--- STATED GOAL ---
Only the lines from the one containing "for piece in" down to the one containing "obj.data.transform(obj.matrix_world)" should be printed, exactly as they stand, ends included.
*** RECORDS FOR THIS EXERCISE
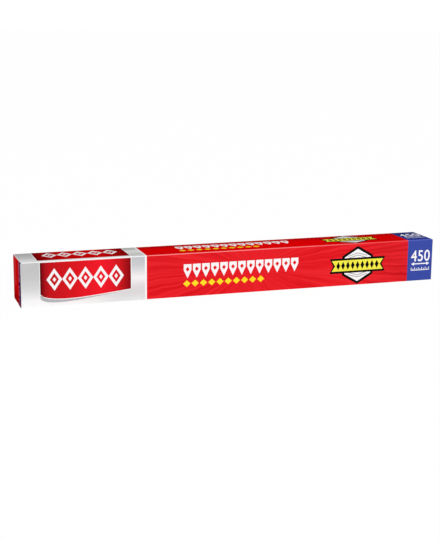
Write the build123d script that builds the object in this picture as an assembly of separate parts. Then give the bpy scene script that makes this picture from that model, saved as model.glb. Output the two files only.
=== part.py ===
from build123d import *
import os
from math import cos, degrees, pi, radians, sin, sqrt

# Boxed roll of household foil. A long carton of folded board is the dispenser: its tray
# holds the foil on a card core, and its lid, front flap and end flaps swing up together
# about the crease at the top of the back wall. A serrated steel strip inside the flap
# tears the foil. +X runs along the carton, the front faces -Y, +Z is up, and the origin
# is the middle of the underside.

# Foil and core
foil_width = 450.0
foil_length = 7620.0
foil_gauge = 0.018
foil_packing = 0.92       # share of the wound section that is metal
core_bore = 32.0
core_wall = 1.5
core_overhang = 0.5       # past each edge of the foil
foil_fit = 0.05           # radial, between the core and the first turn
lip_angle = 125.0         # where the free end leaves the roll, from +Y towards +Z
lip_length = 9.0
lip_radius = 42.0         # of the free end's own curl
lip_thickness = 0.15      # of the loose outer turn, with the air under it

# Cutter strip
cutter_overhang = 0.5     # past each edge of the foil
cutter_width = 9.0
cutter_thickness = 0.25
tooth_pitch = 2.5
tooth_height = 1.6
tooth_setback = 0.3       # of the points above the flap's lower edge

# Carton
board = 0.5               # thickness of the board
fold_radius = 0.9         # outside radius of each fold
front_wall_height = 34.0  # of the tray, behind the lid's front flap
glue_tab_width = 15.0     # of the flap's end tabs, glued over the lid's end flaps
dust_flap_length = 18.0   # of the flaps inside the tray's ends
flap_corner_radius = 3.0  # at the lower back corner of the lid's end flaps
wall_corner_cut = 8.0     # along the top of the tray's end walls, at the front
fold_relief = 0.6         # cut away where two folds meet at a corner
flap_lift = 0.3           # from the table to the front flap's lower edge
crease_flat = 0.5         # of the lid's back, between its fold and the crease

# Clearances
seat_clearance = 0.1      # under the roll, where it lies on the tray
roll_side_play = 3.25     # between the roll and the tray's front and back walls
roll_headroom = 7.9       # between the roll and the lid
core_end_play = 3.7       # from each end of the core to the tray's dust flaps
flap_clearance = 0.35     # between the cutter strip and the tray's front wall
end_clearance = 0.3       # between the lid's end flaps and the tray's end walls
crease_gap = 0.15         # between the back wall's top edge and the lid's

# The roll, then the carton made round it
core_radius = core_bore / 2 + core_wall
core_length = foil_width + 2 * core_overhang
foil_bore = core_radius + foil_fit
foil_radius = sqrt(foil_bore**2 + foil_length * foil_gauge / foil_packing / pi)
roll_z = board + seat_clearance + foil_radius
tray_depth = 2 * (board + roll_side_play + foil_radius)
carton_depth = board + cutter_thickness + flap_clearance + tray_depth
carton_height = roll_z + foil_radius + roll_headroom + board
back = carton_depth / 2
front = -back
tray_front = back - tray_depth
roll_y = back - tray_depth / 2
crease = carton_height - fold_radius - crease_flat
back_wall_top = crease - crease_gap

# Faces at the ends, from the dust flaps out to the glue tabs
dust_flap_face = core_length / 2 + core_end_play + board
tray_end = dust_flap_face + board
lid_end = tray_end + end_clearance + board
carton_end = lid_end + board
tray_flat_end = dust_flap_face - fold_radius   # the end folds begin here,
lid_flat_end = lid_end - fold_radius
tray_fold_start = tray_flat_end - fold_radius  # and overlap the walls from here
lid_fold_start = lid_flat_end - fold_radius
fold_mid_radius = fold_radius - board / 2


def folded(plane, line, low, high):
    """Board folded along its centre line, drawn in plane, from low to high across it."""
    strip = trace(FilletPolyline(*line, radius=fold_mid_radius), board)
    return extrude(plane.offset(low) * strip, high - low)


def both_ends(shape):
    return shape + mirror(shape, Plane.YZ)


def carton_tray():
    front_mid = tray_front + board / 2
    back_mid = back - board / 2
    walls = [
        (front_mid, front_wall_height),
        (front_mid, board / 2),
        (back_mid, board / 2),
        (back_mid, back_wall_top),
    ]
    tray = folded(Plane.YZ, walls, -tray_flat_end, tray_flat_end)

    # each end wall is the bottom's end flap, turned up outside two dust flaps
    end_mid = tray_end - board / 2
    end_line = [(tray_fold_start, board / 2), (end_mid, board / 2), (end_mid, back_wall_top)]
    end_wall = folded(Plane.XZ, end_line, -(back - fold_radius), -(tray_front + fold_radius))
    cut_line = [
        (tray_front, front_wall_height),
        (tray_front + fold_radius + wall_corner_cut, back_wall_top),
        (tray_front, back_wall_top),
    ]
    corner = Plane.YZ * make_face(Polyline(*cut_line, close=True))
    end_wall -= extrude(corner, carton_end)

    dust_mid = dust_flap_face - board / 2
    front_line = [
        (tray_fold_start, front_mid),
        (dust_mid, front_mid),
        (dust_mid, tray_front + dust_flap_length),
    ]
    back_line = [
        (tray_fold_start, back_mid),
        (dust_mid, back_mid),
        (dust_mid, back - dust_flap_length),
    ]
    dust_bottom = board + fold_relief
    front_dust = folded(Plane.XY, front_line, dust_bottom, front_wall_height)
    back_dust = folded(Plane.XY, back_line, dust_bottom, back_wall_top - fold_relief)
    return tray + both_ends(end_wall + front_dust + back_dust)


def carton_lid():
    top_mid = carton_height - board / 2
    back_mid = back - board / 2
    flap_mid = front + board / 2
    back_to_flap = [
        (back_mid, crease),
        (back_mid, top_mid),
        (flap_mid, top_mid),
        (flap_mid, flap_lift),
    ]
    lid = folded(Plane.YZ, back_to_flap, -lid_flat_end, lid_flat_end)

    # the top's end flaps hang inside the glue tabs that the front flap turns round them
    end_mid = lid_end - board / 2
    end_line = [(lid_fold_start, top_mid), (end_mid, top_mid), (end_mid, flap_lift)]
    end_flap = folded(Plane.XZ, end_line, -(back - fold_radius), -(front + fold_radius))
    low_back = end_flap.edges().filter_by(Axis.X).group_by(Axis.Z)[0].sort_by(Axis.Y)[-1]
    end_flap = fillet(low_back, flap_corner_radius)

    tab_mid = carton_end - board / 2
    tab_line = [(lid_fold_start, flap_mid), (tab_mid, flap_mid), (tab_mid, front + glue_tab_width)]
    tab = folded(Plane.XY, tab_line, flap_lift, carton_height - fold_radius)
    return lid + both_ends(end_flap + tab)


def cutter_strip():
    tips = flap_lift + tooth_setback
    roots = tips + tooth_height
    end = foil_width / 2 + cutter_overhang
    teeth = int(2 * end / tooth_pitch)
    start = -teeth * tooth_pitch / 2
    outline = [(end, roots), (end, tips + cutter_width), (-end, tips + cutter_width), (-end, roots)]
    for tooth in range(teeth):
        x = start + tooth * tooth_pitch
        outline += [(x, roots), (x + tooth_pitch / 2, tips)]
    outline.append((start + teeth * tooth_pitch, roots))
    strip = make_face(Polyline(*outline, close=True))
    flap_face = front + board
    return extrude(Plane.XZ.offset(-flap_face) * strip, -cutter_thickness)


def roll_point(radius, angle):
    return Vector(radius * cos(radians(angle)), radius * sin(radians(angle)))


def outer_turn():
    """Quarter arcs, each tangent to the last, that gain one loose thickness in all."""
    step = lip_thickness / 4
    centre = Vector(0, 0)
    radius = foil_radius - lip_thickness
    arcs = [CenterArc(centre, radius, lip_angle, 90)]
    for angle in (lip_angle + 90, lip_angle + 180, lip_angle + 270):
        centre -= roll_point(step, angle)
        radius += step
        arcs.append(CenterArc(centre, radius, angle, 90))
    return arcs


def foil_roll():
    # the outer turn leaves the roll as a lip with a wider curl of its own
    lip_centre = roll_point(foil_radius - lip_radius, lip_angle)
    sweep = degrees(lip_length / lip_radius)
    outside = CenterArc(lip_centre, lip_radius, lip_angle, sweep)
    inside = CenterArc(lip_centre, lip_radius - lip_thickness, lip_angle, sweep)
    lip_edge = Line(outside @ 1, inside @ 1)
    section = make_face(outer_turn() + [outside, lip_edge, inside]) - Circle(foil_bore)
    wound = extrude(Plane.YZ * section, foil_width / 2, both=True)
    return Pos(0, roll_y, roll_z) * wound


def core_tube():
    ring = Circle(core_radius) - Circle(core_bore / 2)
    tube = extrude(Plane.YZ * ring, core_length / 2, both=True)
    return Pos(0, roll_y, roll_z) * tube


os.makedirs("parts", exist_ok=True)
for piece in (carton_tray, carton_lid, cutter_strip, foil_roll, core_tube):
    export_step(piece(), f"parts/{piece.__name__}.step")
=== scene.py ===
import math

import bmesh
import bpy
from mathutils import Matrix, Vector, noise


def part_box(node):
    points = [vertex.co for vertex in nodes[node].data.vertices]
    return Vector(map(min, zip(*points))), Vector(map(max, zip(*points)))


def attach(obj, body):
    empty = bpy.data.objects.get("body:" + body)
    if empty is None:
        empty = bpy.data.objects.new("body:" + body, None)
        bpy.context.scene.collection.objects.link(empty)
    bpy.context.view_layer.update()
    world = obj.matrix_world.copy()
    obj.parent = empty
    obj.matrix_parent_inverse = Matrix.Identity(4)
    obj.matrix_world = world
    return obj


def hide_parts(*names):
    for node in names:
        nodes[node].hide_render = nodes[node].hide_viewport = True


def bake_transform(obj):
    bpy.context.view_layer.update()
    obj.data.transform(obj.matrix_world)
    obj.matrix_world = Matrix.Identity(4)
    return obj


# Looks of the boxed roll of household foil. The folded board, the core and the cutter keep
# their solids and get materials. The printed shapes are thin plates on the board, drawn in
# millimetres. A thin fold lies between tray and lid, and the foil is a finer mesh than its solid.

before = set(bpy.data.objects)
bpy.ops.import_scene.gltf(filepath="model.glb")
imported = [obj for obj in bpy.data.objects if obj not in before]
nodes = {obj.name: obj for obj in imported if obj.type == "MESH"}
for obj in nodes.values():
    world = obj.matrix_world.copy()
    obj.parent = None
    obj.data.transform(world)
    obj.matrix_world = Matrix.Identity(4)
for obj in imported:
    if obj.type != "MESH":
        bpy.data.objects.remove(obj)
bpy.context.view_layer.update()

MM = 0.001
BOARD = 0.5 * MM          # thickness of the carton's board
FOLD = 0.9 * MM           # outside radius of its folds
INK = 0.04 * MM           # thickness of one layer of printed shapes

lid_low, lid_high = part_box("carton_lid")
tray_low, tray_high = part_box("carton_tray")
foil_low, foil_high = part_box("foil_roll")
core_low, core_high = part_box("core_tube")
FRONT, BACK, TOP, END = lid_low.y, lid_high.y, lid_high.z, lid_high.x

# Fields of the print along the carton, mm from its middle
SILVER_END = -102.5
RED_START = -100.5
BLUE_START = 200.55
PANEL = (-211.5, -117.5)  # the red panel on the front, from its left side to its right
TOP_PANEL = (-212.8, -117.2)
SOFT_EDGE = 0.12          # to each side of a border, over which one field turns into the next
SILVER_TURN = 20          # from the panel's left side to where the silver starts to change


def srgb(red, green, blue):
    """A colour as it looks on a screen, 0 to 255, as the linear colour that shaders take."""
    linear = []
    for level in (red, green, blue):
        share = level / 255
        linear.append(share / 12.92 if share < 0.04045 else ((share + 0.055) / 1.055) ** 2.4)
    return (*linear, 1)


# Camera

# It stands to the left of the carton's front and a little above, and leans by its roll.
CAMERA_PLACE = (-0.40851, -1.16569, 0.29023)
AZIMUTH = -18.7565        # degrees, from straight in front
ELEVATION = 12.3255
ROLL = 0.5159
LENS = 77.891             # mm, on a sensor whose 36 mm span the frame's long side


def make_camera():
    data = bpy.data.cameras.new("camera")
    data.lens = LENS
    data.clip_end = 100
    camera = bpy.data.objects.new("camera", data)
    bpy.context.scene.collection.objects.link(camera)
    round_object = Matrix.Rotation(math.radians(AZIMUTH), 4, "Z")
    level = Matrix.Rotation(math.radians(90 - ELEVATION), 4, "X")
    lean = Matrix.Rotation(math.radians(ROLL), 4, "Z")
    camera.matrix_world = Matrix.Translation(CAMERA_PLACE) @ round_object @ level @ lean
    bpy.context.scene.camera = camera


# Material nodes

NOISE_RANGE = (0.3, 0.7)  # what a noise mostly keeps between


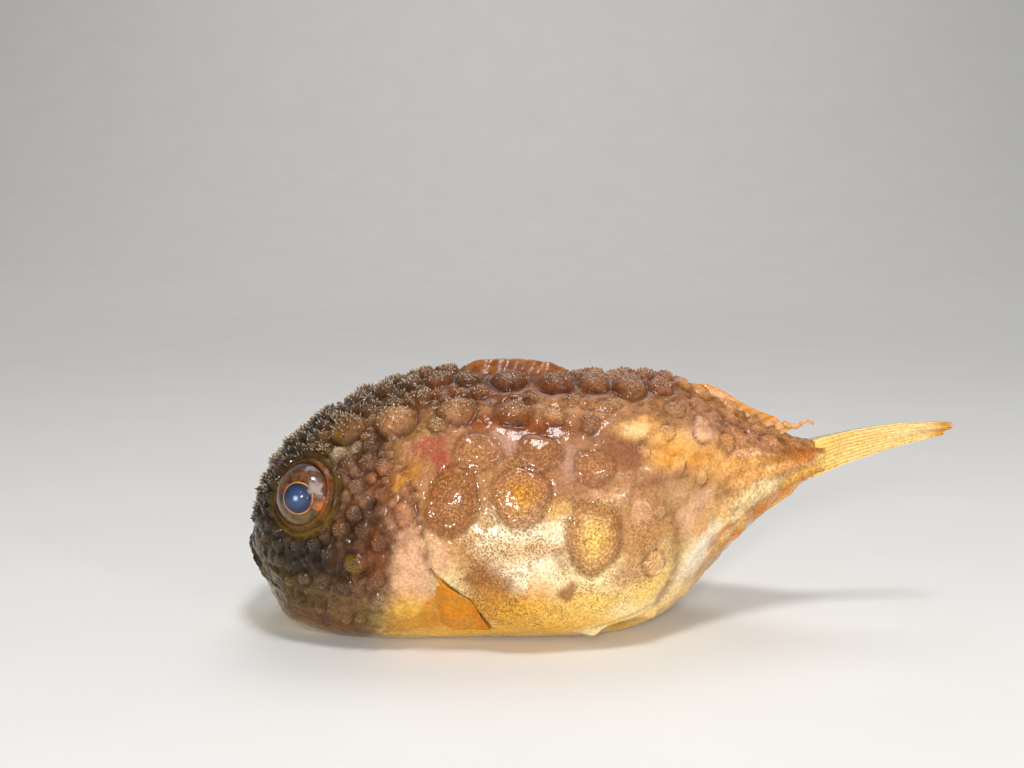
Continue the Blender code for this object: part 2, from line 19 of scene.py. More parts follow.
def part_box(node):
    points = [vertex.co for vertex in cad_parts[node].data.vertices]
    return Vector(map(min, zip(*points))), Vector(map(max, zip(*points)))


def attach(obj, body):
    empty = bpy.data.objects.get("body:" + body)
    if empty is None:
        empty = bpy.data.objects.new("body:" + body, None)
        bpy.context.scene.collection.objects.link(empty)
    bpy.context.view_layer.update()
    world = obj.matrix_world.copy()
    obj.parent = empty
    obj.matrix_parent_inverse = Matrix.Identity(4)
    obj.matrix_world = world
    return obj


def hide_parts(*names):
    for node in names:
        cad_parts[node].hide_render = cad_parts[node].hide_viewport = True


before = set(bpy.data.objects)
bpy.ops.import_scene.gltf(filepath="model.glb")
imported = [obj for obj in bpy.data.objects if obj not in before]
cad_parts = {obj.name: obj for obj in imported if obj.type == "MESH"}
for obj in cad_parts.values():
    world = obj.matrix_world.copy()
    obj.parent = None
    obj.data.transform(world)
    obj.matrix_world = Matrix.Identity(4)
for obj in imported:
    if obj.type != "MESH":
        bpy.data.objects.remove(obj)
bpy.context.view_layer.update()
******
--- TASK ANSWER ---
for piece in (carton_tray, carton_lid, cutter_strip, foil_roll, core_tube):
    export_step(piece(), f"parts/{piece.__name__}.step")
=== scene.py ===
import math

import bmesh
import bpy
from mathutils import Matrix, Vector, noise


def part_box(node):
    points = [vertex.co for vertex in nodes[node].data.vertices]
    return Vector(map(min, zip(*points))), Vector(map(max, zip(*points)))


def attach(obj, body):
    empty = bpy.data.objects.get("body:" + body)
    if empty is None:
        empty = bpy.data.objects.new("body:" + body, None)
        bpy.context.scene.collection.objects.link(empty)
    bpy.context.view_layer.update()
    world = obj.matrix_world.copy()
    obj.parent = empty
    obj.matrix_parent_inverse = Matrix.Identity(4)
    obj.matrix_world = world
    return obj


def hide_parts(*names):
    for node in names:
        nodes[node].hide_render = nodes[node].hide_viewport = True


def bake_transform(obj):
    bpy.context.view_layer.update()
    obj.data.transform(obj.matrix_world)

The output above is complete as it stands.